• Dataset extract:
[Begin]

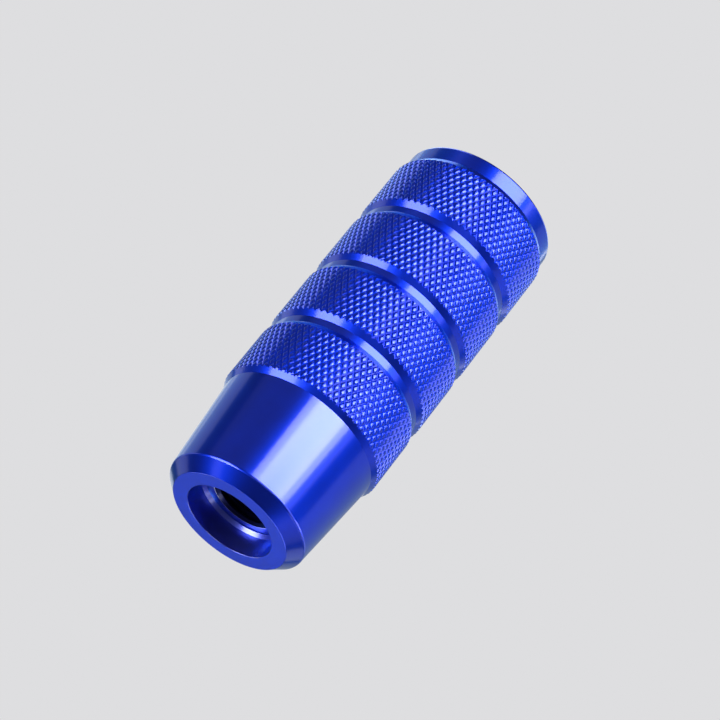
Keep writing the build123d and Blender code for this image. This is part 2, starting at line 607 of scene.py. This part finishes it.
# Soft lamps seen from the knob: name, azimuth, elevation, width and height in degrees, brightness
LAMPS = (
    ("key", 15.5, 30.0, 40.0, 26.0, 5.4),
    ("key_wide", 15.0, 21.0, 57.0, 9.0, 5.6),
    ("key_soft", 50.5, 24.0, 13.0, 20.0, 0.6),
    ("right_low", 54.7, 2.0, 20.5, 14.0, 2.1),
    ("right_edge", 81.0, 4.0, 24.0, 9.0, 5.0),
    ("right_band", 112.0, 8.0, 44.0, 8.0, 0.9),
    ("low_left", -63.5, -20.5, 33.0, 26.0, 4.2),
    ("under_left", -84.0, -49.0, 12.0, 10.0, 0.4),
    ("mouth", -58.0, -37.0, 34.0, 8.0, 10.0),
    ("under_right_1", 73.0, -33.0, 14.0, 5.0, 2.4),
    ("under_right_2", 90.0, -27.0, 14.0, 5.0, 2.0),
    ("under_right_3", 105.0, -21.0, 14.0, 5.0, 2.0),
    ("side_left", -137.0, -14.0, 20.0, 20.0, 0.42),
    ("side_right", 137.0, -14.0, 20.0, 20.0, 0.50),
    ("under_right", 94.0, -39.0, 54.0, 18.0, 0.25),
    ("below_right", 98.0, -57.0, 20.0, 10.0, 4.0),
    ("ramp_right", 92.0, -13.0, 58.0, 12.0, 0.25),
    ("left_fill", -55.0, 24.0, 60.0, 24.0, 0.09),
    ("end", 180.0, -31.0, 44.0, 24.0, 0.19),
    ("right_step", 86.0, -2.0, 36.0, 6.0, 1.0),
    ("left", -118.0, 2.0, 36.0, 10.0, 0.7),
    ("left_back", -128.0, 28.0, 34.0, 40.0, 0.34),
    ("back", -166.0, 32.0, 46.0, 50.0, 0.50),
    ("back_low", 178.0, -51.0, 50.0, 18.0, 3.0),
    ("right", 142.0, 24.0, 110.0, 50.0, 0.28),
    ("high_right", 98.7, 50.0, 74.6, 14.0, 1.5),
    ("high_left", -108.0, 54.0, 61.8, 18.0, 1.5),
    ("front_band", 6.0, -18.0, 38.0, 5.0, 3.8),
)


class KNOB_OT_set_studio(bpy.types.Operator):
    """Set up the camera, the soft lamps, the background and the floor"""
    bl_idname = "knob.set_studio"
    bl_label = "Knob Studio"

    def execute(self, context):
        studio = context.scene.knob_studio
        context.scene.view_settings.view_transform = "Standard"
        self.camera(context, studio)
        for lamp in LAMPS:
            self.lamp(studio, *lamp)
        self.backdrop(context, studio)
        self.floor(studio)
        return {"FINISHED"}

    def direction(self, azimuth, elevation):
        """The way to a place seen from the knob; azimuth 0 is in front of it."""
        return Vector((
            math.sin(azimuth) * math.cos(elevation),
            -math.cos(azimuth) * math.cos(elevation),
            math.sin(elevation),
        ))

    def camera(self, context, studio):
        """The camera, with the knob seen as in the photograph."""
        middle = Vector((0, 0, studio.aim_height))
        away = self.direction(0, studio.camera_elevation)
        turn = (-away).to_track_quat("-Z", "Y") @ Quaternion((0, 0, 1), studio.camera_roll)
        # The knob stands a hair to the left of the picture's middle, and above it
        aim = middle + turn @ Vector((studio.aim_right, studio.aim_up, 0))
        deselect()
        bpy.ops.object.camera_add(location=aim + away * studio.camera_distance, rotation=turn.to_euler())
        camera = bpy.context.object
        camera.name = "camera"
        camera.data.lens = studio.focal_length
        camera.data.clip_start = 0.01
        context.scene.camera = camera

    def lamp(self, studio, name, azimuth, elevation, across, up, brightness):
        """A softbox that faces the knob, its brightness given as a mirror would show it."""
        middle = Vector((0, 0, KNOB_LENGTH / 2))
        width = 2 * studio.lamp_distance * math.tan(math.radians(across) / 2)
        height = 2 * studio.lamp_distance * math.tan(math.radians(up) / 2)
        away = self.direction(math.radians(azimuth), math.radians(elevation))
        turn = away.to_track_quat("Z", "Y")
        deselect()
        place = middle + away * studio.lamp_distance
        bpy.ops.object.light_add(type="AREA", location=place, rotation=turn.to_euler())
        lamp = bpy.context.object
        lamp.name = name
        lamp.data.shape = "RECTANGLE"
        lamp.data.size = width
        lamp.data.size_y = height
        lamp.data.energy = brightness * width * height * math.pi
        lamp.visible_camera = False

    def backdrop(self, context, studio):
        """The plain pale background, and the dim air of the studio that the knob reflects."""
        world = bpy.data.worlds.new("studio_air")
        context.scene.world = world
        air = Finish(world)
        seen = air.node("ShaderNodeLightPath", output="Is Camera Ray")
        paint = air.mix(seen, studio.air, studio.backdrop)
        background = air.node("ShaderNodeBackground", inputs={"Color": paint})
        air.node("ShaderNodeOutputWorld", inputs={"Surface": background}, output=None)

    def floor(self, studio):
        """A plain pale floor that the camera alone sees, and only from above."""
        deselect()
        bpy.ops.mesh.primitive_plane_add(size=studio.floor_size)
        floor = bpy.context.object
        floor.name = "floor"
        edit(floor)
        bpy.ops.mesh.subdivide(number_cuts=1)
        bpy.ops.object.mode_set(mode="OBJECT")
        material = bpy.data.materials.new("pale_floor")
        finish = Finish(material)
        under = finish.node("ShaderNodeNewGeometry", output="Backfacing")
        pale = finish.node("ShaderNodeBsdfDiffuse", inputs={"Color": (*studio.floor_colour, 1)})
        clear = finish.node("ShaderNodeBsdfTransparent")
        both = finish.node("ShaderNodeMixShader", inputs={0: under, 1: pale, 2: clear})
        finish.node("ShaderNodeOutputMaterial", inputs={"Surface": both}, output=None)
        floor.data.materials.append(material)
        floor.visible_diffuse = False
        floor.visible_glossy = False
        floor.visible_transmission = False
        floor.visible_shadow = False


class KNOB_PT_panel(bpy.types.Panel):
    """Sizes, finish and studio of the gear shift knob"""
    bl_label = "Shift Knob"
    bl_idname = "KNOB_PT_panel"
    bl_space_type = "VIEW_3D"
    bl_region_type = "UI"
    bl_category = "Shift Knob"

    def draw(self, context):
        for operator in OPERATORS:
            self.layout.operator(operator.bl_idname)
        for name, group in GROUPS.items():
            box = self.layout.box()
            for key in group.__annotations__:
                box.prop(getattr(context.scene, name), key)


OPERATORS = (KNOB_OT_add_body, KNOB_OT_set_studio)
GROUPS = {"knob_sizes": KnobSizes, "knob_finish": KnobFinish, "knob_studio": KnobStudio}


def register():
    for group in GROUPS.values():
        bpy.utils.register_class(group)
    for operator in OPERATORS:
        bpy.utils.register_class(operator)
    bpy.utils.register_class(KNOB_PT_panel)
    for name, group in GROUPS.items():
        setattr(bpy.types.Scene, name, PointerProperty(type=group))


def unregister():
    for name in GROUPS:
        delattr(bpy.types.Scene, name)
    bpy.utils.unregister_class(KNOB_PT_panel)
    for operator in reversed(OPERATORS):
        bpy.utils.unregister_class(operator)
    for group in reversed(list(GROUPS.values())):
        bpy.utils.unregister_class(group)


def main():
    register()
    bpy.ops.knob.add_body()
    bpy.ops.knob.set_studio()


if __name__ == "__main__":
    main()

[End]

• Short task: Write out every line of the material again, exactly as it reads.

• Solution for this task:
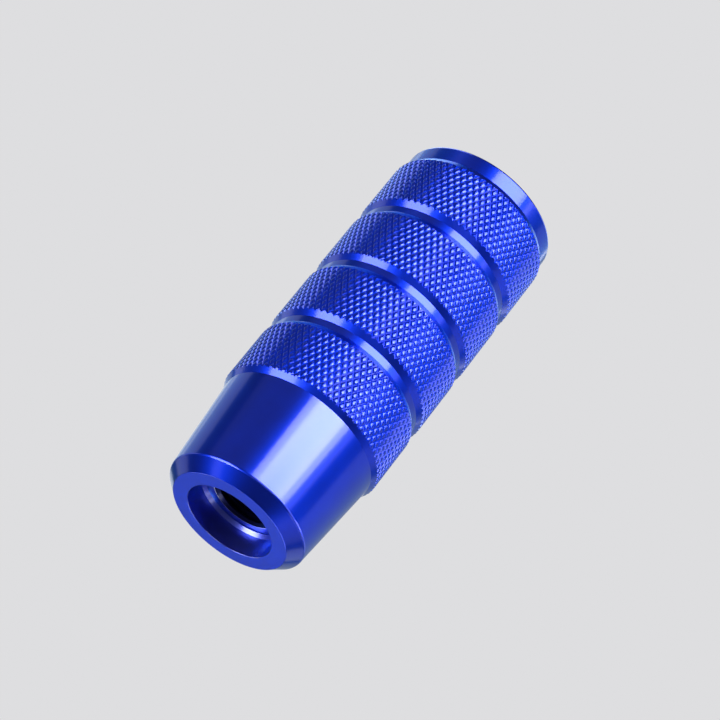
Keep writing the build123d and Blender code for this image. This is part 2, starting at line 607 of scene.py. This part finishes it.
# Soft lamps seen from the knob: name, azimuth, elevation, width and height in degrees, brightness
LAMPS = (
    ("key", 15.5, 30.0, 40.0, 26.0, 5.4),
    ("key_wide", 15.0, 21.0, 57.0, 9.0, 5.6),
    ("key_soft", 50.5, 24.0, 13.0, 20.0, 0.6),
    ("right_low", 54.7, 2.0, 20.5, 14.0, 2.1),
    ("right_edge", 81.0, 4.0, 24.0, 9.0, 5.0),
    ("right_band", 112.0, 8.0, 44.0, 8.0, 0.9),
    ("low_left", -63.5, -20.5, 33.0, 26.0, 4.2),
    ("under_left", -84.0, -49.0, 12.0, 10.0, 0.4),
    ("mouth", -58.0, -37.0, 34.0, 8.0, 10.0),
    ("under_right_1", 73.0, -33.0, 14.0, 5.0, 2.4),
    ("under_right_2", 90.0, -27.0, 14.0, 5.0, 2.0),
    ("under_right_3", 105.0, -21.0, 14.0, 5.0, 2.0),
    ("side_left", -137.0, -14.0, 20.0, 20.0, 0.42),
    ("side_right", 137.0, -14.0, 20.0, 20.0, 0.50),
    ("under_right", 94.0, -39.0, 54.0, 18.0, 0.25),
    ("below_right", 98.0, -57.0, 20.0, 10.0, 4.0),
    ("ramp_right", 92.0, -13.0, 58.0, 12.0, 0.25),
    ("left_fill", -55.0, 24.0, 60.0, 24.0, 0.09),
    ("end", 180.0, -31.0, 44.0, 24.0, 0.19),
    ("right_step", 86.0, -2.0, 36.0, 6.0, 1.0),
    ("left", -118.0, 2.0, 36.0, 10.0, 0.7),
    ("left_back", -128.0, 28.0, 34.0, 40.0, 0.34),
    ("back", -166.0, 32.0, 46.0, 50.0, 0.50),
    ("back_low", 178.0, -51.0, 50.0, 18.0, 3.0),
    ("right", 142.0, 24.0, 110.0, 50.0, 0.28),
    ("high_right", 98.7, 50.0, 74.6, 14.0, 1.5),
    ("high_left", -108.0, 54.0, 61.8, 18.0, 1.5),
    ("front_band", 6.0, -18.0, 38.0, 5.0, 3.8),
)


class KNOB_OT_set_studio(bpy.types.Operator):
    """Set up the camera, the soft lamps, the background and the floor"""
    bl_idname = "knob.set_studio"
    bl_label = "Knob Studio"

    def execute(self, context):
        studio = context.scene.knob_studio
        context.scene.view_settings.view_transform = "Standard"
        self.camera(context, studio)
        for lamp in LAMPS:
            self.lamp(studio, *lamp)
        self.backdrop(context, studio)
        self.floor(studio)
        return {"FINISHED"}

    def direction(self, azimuth, elevation):
        """The way to a place seen from the knob; azimuth 0 is in front of it."""
        return Vector((
            math.sin(azimuth) * math.cos(elevation),
            -math.cos(azimuth) * math.cos(elevation),
            math.sin(elevation),
        ))

    def camera(self, context, studio):
        """The camera, with the knob seen as in the photograph."""
        middle = Vector((0, 0, studio.aim_height))
        away = self.direction(0, studio.camera_elevation)
        turn = (-away).to_track_quat("-Z", "Y") @ Quaternion((0, 0, 1), studio.camera_roll)
        # The knob stands a hair to the left of the picture's middle, and above it
        aim = middle + turn @ Vector((studio.aim_right, studio.aim_up, 0))
        deselect()
        bpy.ops.object.camera_add(location=aim + away * studio.camera_distance, rotation=turn.to_euler())
        camera = bpy.context.object
        camera.name = "camera"
        camera.data.lens = studio.focal_length
        camera.data.clip_start = 0.01
        context.scene.camera = camera

    def lamp(self, studio, name, azimuth, elevation, across, up, brightness):
        """A softbox that faces the knob, its brightness given as a mirror would show it."""
        middle = Vector((0, 0, KNOB_LENGTH / 2))
        width = 2 * studio.lamp_distance * math.tan(math.radians(across) / 2)
        height = 2 * studio.lamp_distance * math.tan(math.radians(up) / 2)
        away = self.direction(math.radians(azimuth), math.radians(elevation))
        turn = away.to_track_quat("Z", "Y")
        deselect()
        place = middle + away * studio.lamp_distance
        bpy.ops.object.light_add(type="AREA", location=place, rotation=turn.to_euler())
        lamp = bpy.context.object
        lamp.name = name
        lamp.data.shape = "RECTANGLE"
        lamp.data.size = width
        lamp.data.size_y = height
        lamp.data.energy = brightness * width * height * math.pi
        lamp.visible_camera = False

    def backdrop(self, context, studio):
        """The plain pale background, and the dim air of the studio that the knob reflects."""
        world = bpy.data.worlds.new("studio_air")
        context.scene.world = world
        air = Finish(world)
        seen = air.node("ShaderNodeLightPath", output="Is Camera Ray")
        paint = air.mix(seen, studio.air, studio.backdrop)
        background = air.node("ShaderNodeBackground", inputs={"Color": paint})
        air.node("ShaderNodeOutputWorld", inputs={"Surface": background}, output=None)

    def floor(self, studio):
        """A plain pale floor that the camera alone sees, and only from above."""
        deselect()
        bpy.ops.mesh.primitive_plane_add(size=studio.floor_size)
        floor = bpy.context.object
        floor.name = "floor"
        edit(floor)
        bpy.ops.mesh.subdivide(number_cuts=1)
        bpy.ops.object.mode_set(mode="OBJECT")
        material = bpy.data.materials.new("pale_floor")
        finish = Finish(material)
        under = finish.node("ShaderNodeNewGeometry", output="Backfacing")
        pale = finish.node("ShaderNodeBsdfDiffuse", inputs={"Color": (*studio.floor_colour, 1)})
        clear = finish.node("ShaderNodeBsdfTransparent")
        both = finish.node("ShaderNodeMixShader", inputs={0: under, 1: pale, 2: clear})
        finish.node("ShaderNodeOutputMaterial", inputs={"Surface": both}, output=None)
        floor.data.materials.append(material)
        floor.visible_diffuse = False
        floor.visible_glossy = False
        floor.visible_transmission = False
        floor.visible_shadow = False


class KNOB_PT_panel(bpy.types.Panel):
    """Sizes, finish and studio of the gear shift knob"""
    bl_label = "Shift Knob"
    bl_idname = "KNOB_PT_panel"
    bl_space_type = "VIEW_3D"
    bl_region_type = "UI"
    bl_category = "Shift Knob"

    def draw(self, context):
        for operator in OPERATORS:
            self.layout.operator(operator.bl_idname)
        for name, group in GROUPS.items():
            box = self.layout.box()
            for key in group.__annotations__:
                box.prop(getattr(context.scene, name), key)


OPERATORS = (KNOB_OT_add_body, KNOB_OT_set_studio)
GROUPS = {"knob_sizes": KnobSizes, "knob_finish": KnobFinish, "knob_studio": KnobStudio}


def register():
    for group in GROUPS.values():
        bpy.utils.register_class(group)
    for operator in OPERATORS:
        bpy.utils.register_class(operator)
    bpy.utils.register_class(KNOB_PT_panel)
    for name, group in GROUPS.items():
        setattr(bpy.types.Scene, name, PointerProperty(type=group))


def unregister():
    for name in GROUPS:
        delattr(bpy.types.Scene, name)
    bpy.utils.unregister_class(KNOB_PT_panel)
    for operator in reversed(OPERATORS):
        bpy.utils.unregister_class(operator)
    for group in reversed(list(GROUPS.values())):
        bpy.utils.unregister_class(group)


def main():
    register()
    bpy.ops.knob.add_body()
    bpy.ops.knob.set_studio()


if __name__ == "__main__":
    main()